The Department of Justice argued before a panel of judges Tuesday that a district judge’s “reflexive” nationwide block of free, life-saving health care screenings mandated under the Affordable Care Act was a “legal error.”
Nationwide injunctions of this kind, or similar forms of universal relief, have become a mainstay in challenges to Biden administration actions. In this case, the injunction was handed down by one of the most notorious of these right-wing judges, Judge Reed O’Connor. He and a few other, similar judges — who, critically, get all or nearly all of the cases in their divisions — deploy similar injunctions with such regularity that right-wing litigants have been able to make regular use of their courts to stymie the administration.
In the case that formed the basis of Tuesday’s ACA hearing, O’Connor granted relief not just to the various plaintiffs, but prevented government officials from enforcing those free service requirements nationwide.
A panel of judges at the Fifth Circuit Court of Appeals issued an administrative stay in response to O’Connor’s decision in mid-May, putting his ruling on ice until the judges could consider the ruling more comprehensively. On Tuesday, the panel — a moderate one by the standards of the very right-wing Fifth Circuit — at times sounded skeptical of the anti-ACA litigants’ arguments.

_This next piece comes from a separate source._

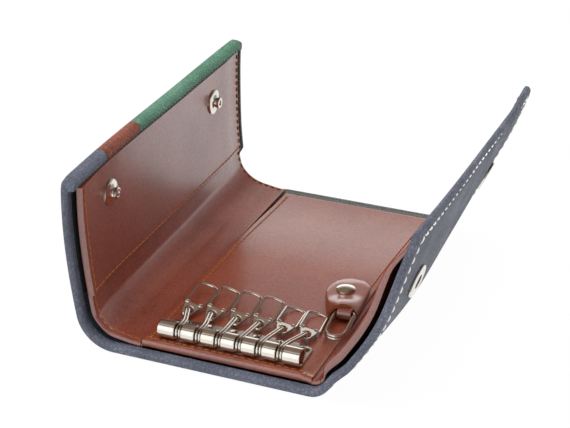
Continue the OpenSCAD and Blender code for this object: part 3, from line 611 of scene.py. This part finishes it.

Jonathan Mitchell, the former solicitor general of Texas who gained notoriety for crafting the state’s bounty hunter-style abortion ban, staked his opposition to the judges extending their stay on a fairly convoluted argument.
He argued that “no rational insurer” would stop providing the formerly-mandatory cost-free screenings on the chance that O’Connor’s decision will be overturned, exposing the insurance companies to retroactive penalties and fines for the lapse in coverage.
“It sounds fairly unusual to me as a way to analyze whether a stay is proper,” Judge Leslie Southwick said, adding that Mitchell is premising his argument on sheer speculation.
Additionally, if Mitchell and his team believe that no insurer would alter its coverage, it makes his argument against the stay much flimsier, as that’s the same end result a longer stay would achieve.
The DOJ argued that the relief should apply only to the named plaintiffs (those that can prove standing, anyway).
“It can’t be overstated how important this guarantee of cost-free access is for the 150 million people not here to protect themselves,” DOJ lawyer Alisa Klein argued, referencing the people covered by the ACA requirement.
While the case has major ramifications on the merits alone, the procedural arguments bear weight too. Nearly every major recent anti-administration case — from immigration to abortion to health care — has come through this pipeline, which funnels the cases from a couple Texas district courts to the Fifth Circuit to the Supreme Court, all extremely friendly venues for right-wing causes.
Congress, along with the beleaguered administration, has taken notice. Sen. Mazie Hirono (D-HI) recently introduced a bill to route lawsuits seeking nationwide relief from federal government action beyond parties named on a suit through the Washington D.C. district court, preventing the kind of hyper-specific judge shopping the right-wing litigants have been so frequently doing.
While many Democratic senators told TPM that they were concerned about judge shopping in general, few were even aware of Hirono’s bill, much less had any plan to act on their unease — leaving the DOJ to fight the blanket injunctions on a case-by-case basis, often on hostile terrain.
Correction: This article originally identified Judge O’Connor as a Trump appointee. He was appointed by George W. Bush.